À la rigueur, elle n'a pas assez vu le soleil cet été... |
En fait, en Allemagne, nombre de femmes étrangères, et parmi elles les
Françaises, se plaignent du manque d’audace des hommes, du cru trop indifférents pour les regarder, trop distants pour les aborder, trop réservés pour les draguer. Parfois, même les
Allemandes se joignent à ce concert de lamentations des amantes délaissées. Je me rappelle ce dîner avec deux amies israéliennes qui, après seulement quelques mois à Berlin, se languissaient, non pas du chaud soleil méditerranéen, mais avant tout de la drague permanente à laquelle elles étaient soumises, là-bas au pays, dès qu’elles mettaient le nez dehors, et qui leur manquait cruellement dans cet environnement teuton où la séduction se fait rare sur le pavé.
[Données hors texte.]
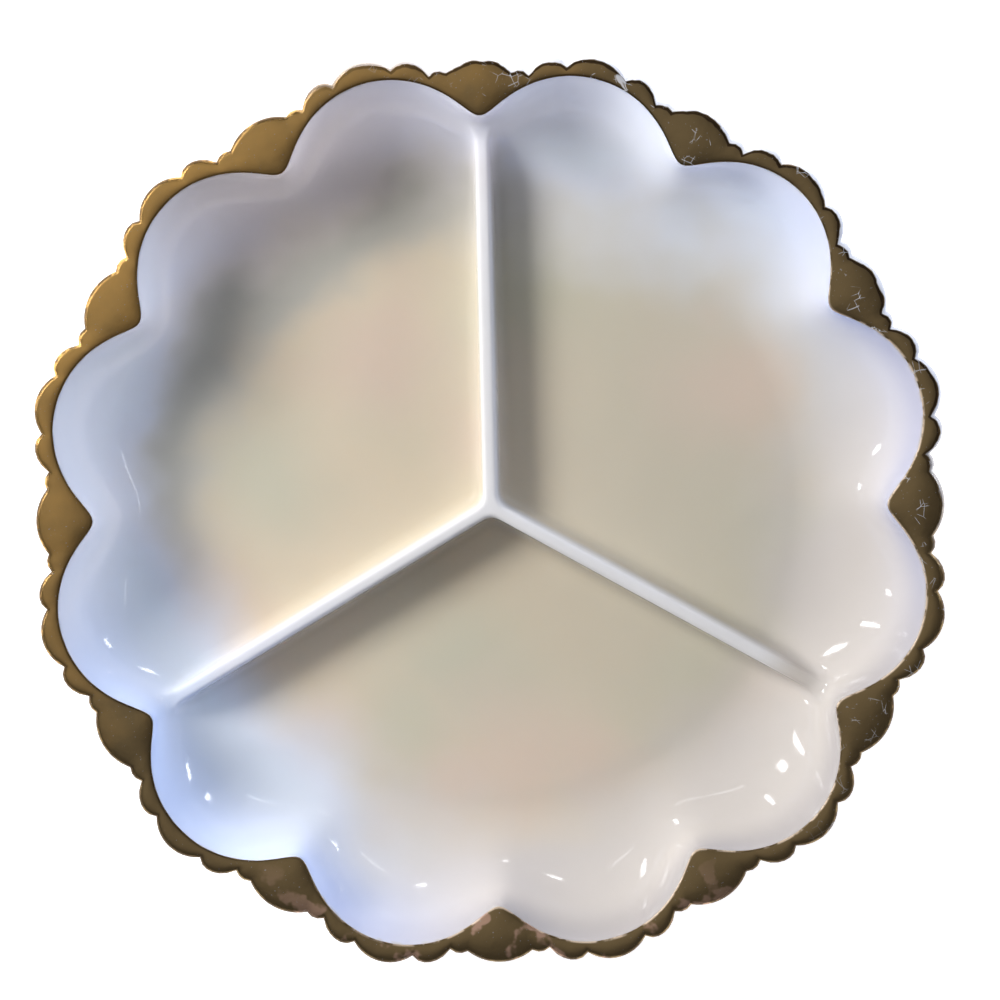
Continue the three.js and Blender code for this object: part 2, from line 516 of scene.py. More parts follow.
@dataclass(frozen=True)
class Outside:
    """The underside of the rim, the outer wall and the foot."""

    rim: Rim = field(default_factory=Rim)
    foot_top_radius: float = 83.2
    foot_top_height: float = 2.5
    wall_top: float = 25.0
    wall_thickness: float = 2.0
    under_share: float = 0.35
    last_turn: float = 0.08
    rows: int = 18
    foot: tuple[tuple[float, float], ...] = (
        (82.75, 1.5), (82.35, 0.7), (81.8, 0.18), (81.1, 0.0), (79.5, 0.0), (78.8, 0.18), (78.2, 0.7),
        (77.6, 1.18), (76.6, 1.4), (74.5, 1.4),
    )

    def rings(self, angle: Array) -> list[Ring]:
        """Gives rings from under the rim down to the recess inside the foot.

        Args:
            angle: the columns' directions.

        Returns:
            Rings of radius and height.
        """
        outline = self.rim.bowl.outline
        sweep = math.radians(self.rim.bowl.sweep)
        top = outline.lip(angle) + self.wall_thickness
        edge = outline.edge(angle) - self.rim.film - self.rim.under_rounding
        full = np.ones_like(angle)
        level = full * self.rim.under_height
        rings = [(edge, level), (top + self.under_share * (edge - top), level)]
        for turn in np.linspace(sweep, self.last_turn, self.rows):
            up = (1 - math.cos(turn)) / (1 - math.cos(sweep))
            reach = outline.ridged_lip(angle, up) + self.wall_thickness - self.foot_top_radius
            radius = self.foot_top_radius + reach * math.sin(turn) / math.sin(sweep)
            height = self.foot_top_height + (self.wall_top - self.foot_top_height) * up
            rings.append((radius, full * height))
        rings += [(full * radius, full * height) for radius, height in self.foot]
        return rings


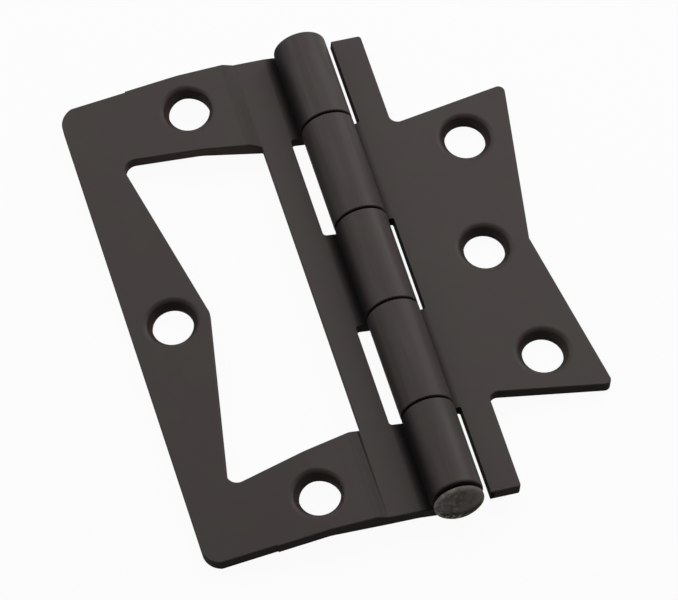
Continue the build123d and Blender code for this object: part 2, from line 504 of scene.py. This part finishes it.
def makeCamera():
    e, a, roll = (radians(shot[k]) for k in ("elevation", "azimuth", "roll"))
    back = Vector((-sin(a) * cos(e), -cos(a) * cos(e), sin(e)))
    right = Vector((cos(a), -sin(a), 0))
    up = back.cross(right)
    right, up = cos(roll) * right + sin(roll) * up, -sin(roll) * right + cos(roll) * up
    scale = shot["pixelsPerMm"] * mmPerMetre
    across = (shot["pinMiddlePixel"][0] - shot["frameWidth"] / 2) / scale
    down = (shot["pinMiddlePixel"][1] - shot["frameHeight"] / 2) / scale
    place = pinAxis + back * shot["distance"] - right * across + up * down
    data = bpy.data.cameras.new("shotCamera")
    data.sensor_fit = "HORIZONTAL"
    data.sensor_width = shot["sensorWidth"]
    data.lens = scale * shot["distance"] / shot["frameWidth"] * shot["sensorWidth"]
    camera = bpy.data.objects.new("shotCamera", data)
    turn = Matrix((right, up, back)).transposed()
    camera.matrix_world = Matrix.Translation(place) @ turn.to_4x4()
    scene.collection.objects.link(camera)
    scene.camera = camera


makeCamera()
print("camera placed")


# plain studio: pale floor, a broad softbox above and behind, and weaker ones left and right
studio = {
    "floorSize": 6.0,
    "floorColor": (0.62, 0.62, 0.62, 1),
    "floorGlow": 0.95,
    "worldStrength": 0.12,
}
lamps = {
    "keySoftbox": {"size": (0.9, 0.3), "power": 1.43, "place": (0.08, 0.20, 0.30)},
    "leftSoftbox": {"size": (0.3, 0.3), "power": 0.7, "place": (-0.45, 0.35, 0.38)},
    "rightSoftbox": {"size": (0.2, 0.2), "power": 0.37, "place": (0.30, 0.22, 0.20)},
}


# the camera sees the floor glow almost white, with a trace of the hinge's shadow
def makeFloorPaint():
    floorPaint = bpy.data.materials.new("paleFloor")
    tree, nodes, links = nodeTree(floorPaint)
    out = nodes.new("ShaderNodeOutputMaterial")
    matt = nodes.new("ShaderNodeBsdfDiffuse")
    matt.inputs["Color"].default_value = studio["floorColor"]
    glow = nodes.new("ShaderNodeEmission")
    glow.inputs["Color"].default_value = white
    path = nodes.new("ShaderNodeLightPath").outputs
    seen = combine(tree, "MAXIMUM", path["Is Camera Ray"], path["Is Glossy Ray"])
    seen = combine(tree, "MAXIMUM", seen, path["Is Transmission Ray"])
    share = nodes.new("ShaderNodeMath")
    share.operation = "MULTIPLY"
    share.inputs[1].default_value = studio["floorGlow"]
    links.new(seen, share.inputs[0])
    mix = nodes.new("ShaderNodeMixShader")
    links.new(share.outputs[0], mix.inputs[0])
    links.new(matt.outputs[0], mix.inputs[1])
    links.new(glow.outputs[0], mix.inputs[2])
    links.new(mix.outputs[0], out.inputs["Surface"])
    return floorPaint


def makeFloor():
    deselectAll()
    bpy.ops.mesh.primitive_plane_add(size=studio["floorSize"], location=(0, 0, 0))
    floor = bpy.context.object
    floor.name = "studioFloor"
    floor.data.materials.append(makeFloorPaint())


def makeWorld():
    world = bpy.data.worlds.new("studioWorld")
    scene.world = world
    tree, nodes, links = nodeTree(world)
    out = nodes.new("ShaderNodeOutputWorld")
    sky = nodes.new("ShaderNodeBackground")
    sky.inputs["Color"].default_value = white
    sky.inputs["Strength"].default_value = studio["worldStrength"]
    links.new(sky.outputs[0], out.inputs["Surface"])


# a softbox is turned to face the hinge
def makeSoftbox(name, lamp):
    data = bpy.data.lights.new(name, "AREA")
    data.shape = "RECTANGLE"
    data.size, data.size_y = lamp["size"]
    data.energy = lamp["power"]
    softbox = bpy.data.objects.new(name, data)
    softbox.location = lamp["place"]
    softbox.rotation_euler = Vector(lamp["place"]).to_track_quat("Z", "Y").to_euler()
    scene.collection.objects.link(softbox)


makeFloor()
makeWorld()
for name, lamp in lamps.items():
    makeSoftbox(name, lamp)
print("studio lit")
Et il n’y a tout simplement pas assez de mâles français, de lovers israéliens ou de ténébreux Ritals enamourés pour satisfaire la demande... Pourtant, nous faisons de notre mieux! Avis aux candidats à l’émigration? Allez, il se fait tard, et je ne dis pas qu’il y a davantage de viols dans les pays où les hommes sont plus entreprenants, cependant j’ai comme l’impression que les femmes berlinoises ne souffrent pas d’un excès d’attention de la part des hommes, mais principalement du problème inverse.
Peut-être certaines me contrediront-elles sur ce point, mais quoi qu’il en soit, remercions encore Michael Sanguinetti: jamais jusqu’ici la parole d’un seul homme n’avait précipité des milliers de femmes en colère, et à moitié nues, dans les rues du monde entier. Total respect, monsieur le commissaire!